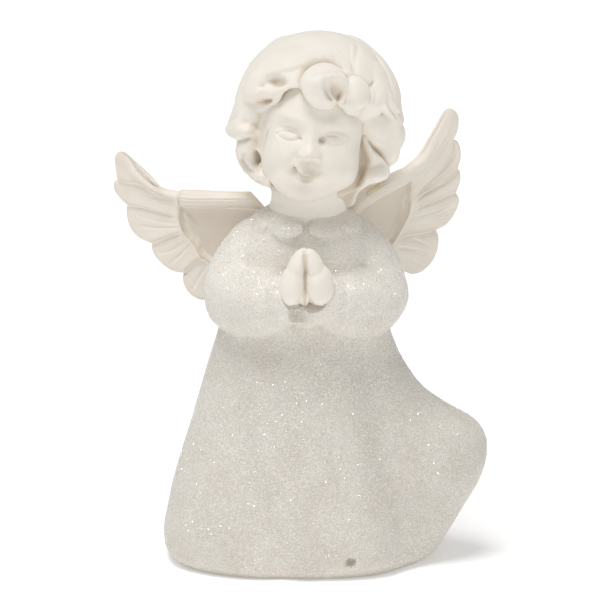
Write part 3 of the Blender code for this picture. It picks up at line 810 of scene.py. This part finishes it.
# Locks at the back, from the whorl down: each swings as it falls and kicks out at its end. Six
# longitudes, then the last three half widths, the last two heights and the last lift
BACK_LOCKS = (
    ((128, 120, 108, 114, 106, 112), (2.6, 2.3, 1.2), (85, 80.6), 1.6),
    ((148, 140, 132, 138, 128, 134), (2.6, 2.4, 1.3), (84.4, 79.6), 1.8),
    ((170, 162, 152, 160, 152, 160), (2.7, 2.4, 1.3), (84.4, 79.4), 1.9),
    ((194, 186, 176, 183, 176, 184), (2.7, 2.5, 1.3), (84.4, 79.2), 1.9),
    ((216, 210, 198, 206, 199, 207), (2.7, 2.4, 1.3), (84.4, 79.4), 1.9),
    ((238, 232, 222, 230, 223, 231), (2.6, 2.4, 1.3), (84.6, 79.8), 1.8),
)
LOCKS += tuple(
    (0.85, 0.07, tuple(zip(turns, (107.4, 102, 96, 90) + low, (0, 0.2, 0.4, 0.5, 0.9, kick),
                           (2.4, 2.9, 2.8) + widths)))
    for turns, widths, low, kick in BACK_LOCKS
)
LOCKS += (
    (0.8, 0.07, ((250, 103, 0, 2.2), (244, 97, 0.4, 2.6), (252, 90.6, 0.5, 2.5),
                  (246, 85.2, 0.8, 2.2), (254, 80.6, 1.5, 1.2))),
)
# Grooves between locks: depth, half width, then longitude and height
HAIR_GROOVES = (
    (0.5, 0.35, ((-5, 101.6), (3, 102.3), (14, 102.6), (24, 102.3))),
    (0.6, 0.35, ((18, 99.9), (16, 98.4), (13, 97.3))),
    (0.45, 0.6, ((77, 107.3), (47, 105.8), (35, 103.6))),
    (0.35, 0.45, ((48, 100.5), (46, 98), (39, 95.9))),
    (0.6, 0.35, ((57, 97.5), (58, 95.2), (66, 92.9))),
    (1.6, 0.7, ((33, 91.8), (35, 89.8), (36, 88.2), (38, 85), (38, 81.9))),
    (1.9, 0.5, ((38, 89.6), (46, 87), (58, 84.8), (70, 83))),
)
# Hollows: longitude, height, half width, half height, depth
HAIR_HOLLOWS = (
    (-37, 101.5, 2.5, 1.2, 1.4),
    (-43, 97.7, 1.5, 1.2, 1.2),
    (-57, 84.6, 1.75, 1.5, 3.1),
    (9.3, 99.5, 3.2, 2.7, 1.5),
    (13, 99.9, 2.1, 2.2, 2.2),
)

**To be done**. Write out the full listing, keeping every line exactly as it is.

**Reply to the task**.
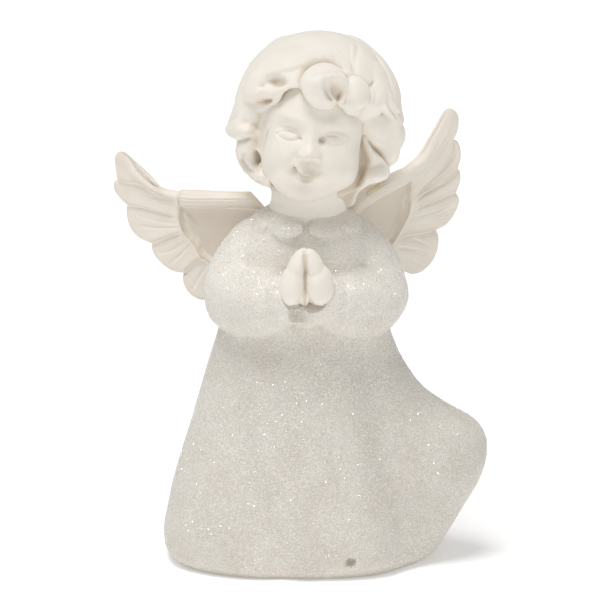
Write part 3 of the Blender code for this picture. It picks up at line 810 of scene.py. This part finishes it.
# Locks at the back, from the whorl down: each swings as it falls and kicks out at its end. Six
# longitudes, then the last three half widths, the last two heights and the last lift
BACK_LOCKS = (
    ((128, 120, 108, 114, 106, 112), (2.6, 2.3, 1.2), (85, 80.6), 1.6),
    ((148, 140, 132, 138, 128, 134), (2.6, 2.4, 1.3), (84.4, 79.6), 1.8),
    ((170, 162, 152, 160, 152, 160), (2.7, 2.4, 1.3), (84.4, 79.4), 1.9),
    ((194, 186, 176, 183, 176, 184), (2.7, 2.5, 1.3), (84.4, 79.2), 1.9),
    ((216, 210, 198, 206, 199, 207), (2.7, 2.4, 1.3), (84.4, 79.4), 1.9),
    ((238, 232, 222, 230, 223, 231), (2.6, 2.4, 1.3), (84.6, 79.8), 1.8),
)
LOCKS += tuple(
    (0.85, 0.07, tuple(zip(turns, (107.4, 102, 96, 90) + low, (0, 0.2, 0.4, 0.5, 0.9, kick),
                           (2.4, 2.9, 2.8) + widths)))
    for turns, widths, low, kick in BACK_LOCKS
)
LOCKS += (
    (0.8, 0.07, ((250, 103, 0, 2.2), (244, 97, 0.4, 2.6), (252, 90.6, 0.5, 2.5),
                  (246, 85.2, 0.8, 2.2), (254, 80.6, 1.5, 1.2))),
)
# Grooves between locks: depth, half width, then longitude and height
HAIR_GROOVES = (
    (0.5, 0.35, ((-5, 101.6), (3, 102.3), (14, 102.6), (24, 102.3))),
    (0.6, 0.35, ((18, 99.9), (16, 98.4), (13, 97.3))),
    (0.45, 0.6, ((77, 107.3), (47, 105.8), (35, 103.6))),
    (0.35, 0.45, ((48, 100.5), (46, 98), (39, 95.9))),
    (0.6, 0.35, ((57, 97.5), (58, 95.2), (66, 92.9))),
    (1.6, 0.7, ((33, 91.8), (35, 89.8), (36, 88.2), (38, 85), (38, 81.9))),
    (1.9, 0.5, ((38, 89.6), (46, 87), (58, 84.8), (70, 83))),
)
# Hollows: longitude, height, half width, half height, depth
HAIR_HOLLOWS = (
    (-37, 101.5, 2.5, 1.2, 1.4),
    (-43, 97.7, 1.5, 1.2, 1.2),
    (-57, 84.6, 1.75, 1.5, 3.1),
    (9.3, 99.5, 3.2, 2.7, 1.5),
    (13, 99.9, 2.1, 2.2, 2.2),
)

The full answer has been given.